++++ Data to process

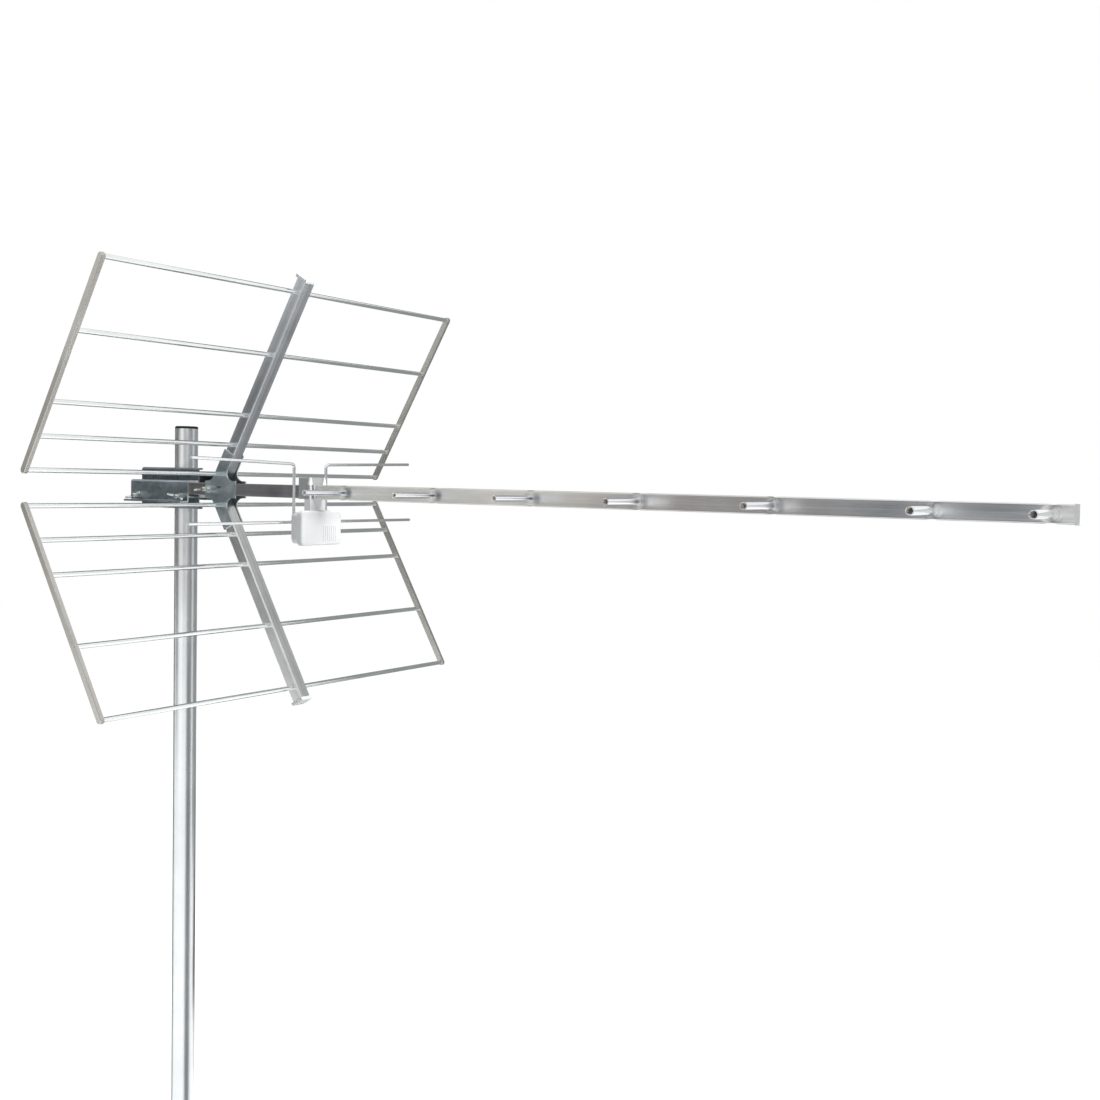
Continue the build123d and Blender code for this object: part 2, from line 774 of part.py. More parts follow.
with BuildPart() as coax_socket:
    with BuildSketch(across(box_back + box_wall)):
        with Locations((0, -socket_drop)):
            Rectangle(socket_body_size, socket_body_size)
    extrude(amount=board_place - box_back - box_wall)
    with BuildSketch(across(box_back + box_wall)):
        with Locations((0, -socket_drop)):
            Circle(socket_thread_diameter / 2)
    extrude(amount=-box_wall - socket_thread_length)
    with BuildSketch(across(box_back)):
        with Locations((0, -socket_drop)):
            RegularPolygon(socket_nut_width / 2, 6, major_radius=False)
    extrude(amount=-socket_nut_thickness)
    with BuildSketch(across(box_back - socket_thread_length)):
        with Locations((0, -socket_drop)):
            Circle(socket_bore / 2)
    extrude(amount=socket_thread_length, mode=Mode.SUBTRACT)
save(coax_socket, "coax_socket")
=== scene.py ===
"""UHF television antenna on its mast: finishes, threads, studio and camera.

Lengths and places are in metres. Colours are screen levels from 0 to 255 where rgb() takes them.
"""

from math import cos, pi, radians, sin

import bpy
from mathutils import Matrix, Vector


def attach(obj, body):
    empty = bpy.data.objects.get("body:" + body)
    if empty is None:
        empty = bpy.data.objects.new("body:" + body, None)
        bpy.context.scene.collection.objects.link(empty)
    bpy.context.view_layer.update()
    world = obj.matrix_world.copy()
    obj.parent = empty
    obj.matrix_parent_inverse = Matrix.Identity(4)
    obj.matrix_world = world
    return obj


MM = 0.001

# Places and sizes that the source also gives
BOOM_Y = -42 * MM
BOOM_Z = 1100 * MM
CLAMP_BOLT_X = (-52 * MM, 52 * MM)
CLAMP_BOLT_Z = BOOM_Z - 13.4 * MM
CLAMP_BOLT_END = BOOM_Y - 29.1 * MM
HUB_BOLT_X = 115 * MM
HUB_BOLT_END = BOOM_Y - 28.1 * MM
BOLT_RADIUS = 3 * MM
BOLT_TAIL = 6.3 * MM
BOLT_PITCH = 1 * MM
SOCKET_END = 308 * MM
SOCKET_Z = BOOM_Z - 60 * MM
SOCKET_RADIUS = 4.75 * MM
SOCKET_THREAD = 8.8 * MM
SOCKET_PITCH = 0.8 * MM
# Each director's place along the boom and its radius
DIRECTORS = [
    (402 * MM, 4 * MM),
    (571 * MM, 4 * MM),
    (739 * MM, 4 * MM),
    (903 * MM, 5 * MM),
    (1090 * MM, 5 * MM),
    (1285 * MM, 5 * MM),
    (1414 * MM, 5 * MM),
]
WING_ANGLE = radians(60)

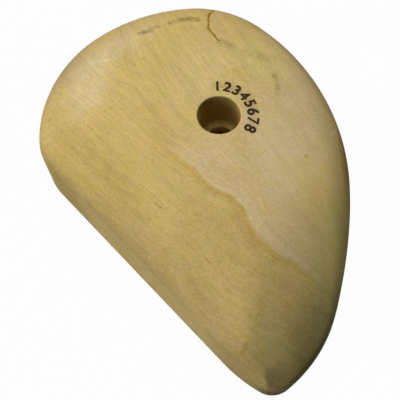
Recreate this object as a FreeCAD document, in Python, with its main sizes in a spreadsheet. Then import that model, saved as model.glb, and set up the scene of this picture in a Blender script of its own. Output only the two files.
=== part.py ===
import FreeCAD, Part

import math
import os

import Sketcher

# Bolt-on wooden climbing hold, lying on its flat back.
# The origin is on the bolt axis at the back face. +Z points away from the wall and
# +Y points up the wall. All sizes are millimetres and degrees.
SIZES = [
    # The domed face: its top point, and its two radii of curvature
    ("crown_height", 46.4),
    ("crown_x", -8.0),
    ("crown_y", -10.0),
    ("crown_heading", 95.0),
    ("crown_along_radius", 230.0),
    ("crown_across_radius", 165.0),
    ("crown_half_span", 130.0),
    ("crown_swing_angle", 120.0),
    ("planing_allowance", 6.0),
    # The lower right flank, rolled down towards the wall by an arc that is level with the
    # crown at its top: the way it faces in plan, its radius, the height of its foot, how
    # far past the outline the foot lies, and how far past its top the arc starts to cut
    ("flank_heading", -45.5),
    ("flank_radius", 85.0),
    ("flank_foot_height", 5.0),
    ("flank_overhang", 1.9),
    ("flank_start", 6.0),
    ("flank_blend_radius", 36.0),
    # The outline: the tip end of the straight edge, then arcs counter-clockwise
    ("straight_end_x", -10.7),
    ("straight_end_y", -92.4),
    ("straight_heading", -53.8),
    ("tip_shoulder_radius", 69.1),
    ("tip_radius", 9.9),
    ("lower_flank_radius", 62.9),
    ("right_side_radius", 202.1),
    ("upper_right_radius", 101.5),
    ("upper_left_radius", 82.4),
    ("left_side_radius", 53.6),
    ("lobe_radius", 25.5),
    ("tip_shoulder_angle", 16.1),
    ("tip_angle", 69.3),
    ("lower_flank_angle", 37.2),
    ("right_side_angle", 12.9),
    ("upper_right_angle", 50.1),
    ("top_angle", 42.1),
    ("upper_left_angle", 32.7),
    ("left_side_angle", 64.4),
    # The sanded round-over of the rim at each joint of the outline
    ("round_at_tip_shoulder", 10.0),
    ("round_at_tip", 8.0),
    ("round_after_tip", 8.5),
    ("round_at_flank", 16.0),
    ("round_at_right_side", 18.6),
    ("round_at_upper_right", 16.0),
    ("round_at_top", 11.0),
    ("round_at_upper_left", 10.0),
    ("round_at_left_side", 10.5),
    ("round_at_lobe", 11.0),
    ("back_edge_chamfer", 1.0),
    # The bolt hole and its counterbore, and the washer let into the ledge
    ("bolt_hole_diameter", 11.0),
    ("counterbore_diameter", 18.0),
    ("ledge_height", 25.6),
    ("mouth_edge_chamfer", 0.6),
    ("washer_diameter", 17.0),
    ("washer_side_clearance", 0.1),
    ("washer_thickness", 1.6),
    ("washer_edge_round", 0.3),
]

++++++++

* Your objective
Start at the line with "extrude(amount=-box_wall - socket_thread_length)" and stop after the line with "if empty is". Repeat exactly the lines in that range.

* Response below
    extrude(amount=-box_wall - socket_thread_length)
    with BuildSketch(across(box_back)):
        with Locations((0, -socket_drop)):
            RegularPolygon(socket_nut_width / 2, 6, major_radius=False)
    extrude(amount=-socket_nut_thickness)
    with BuildSketch(across(box_back - socket_thread_length)):
        with Locations((0, -socket_drop)):
            Circle(socket_bore / 2)
    extrude(amount=socket_thread_length, mode=Mode.SUBTRACT)
save(coax_socket, "coax_socket")
=== scene.py ===
"""UHF television antenna on its mast: finishes, threads, studio and camera.

Lengths and places are in metres. Colours are screen levels from 0 to 255 where rgb() takes them.
"""

from math import cos, pi, radians, sin

import bpy
from mathutils import Matrix, Vector


def attach(obj, body):
    empty = bpy.data.objects.get("body:" + body)
    if empty is None:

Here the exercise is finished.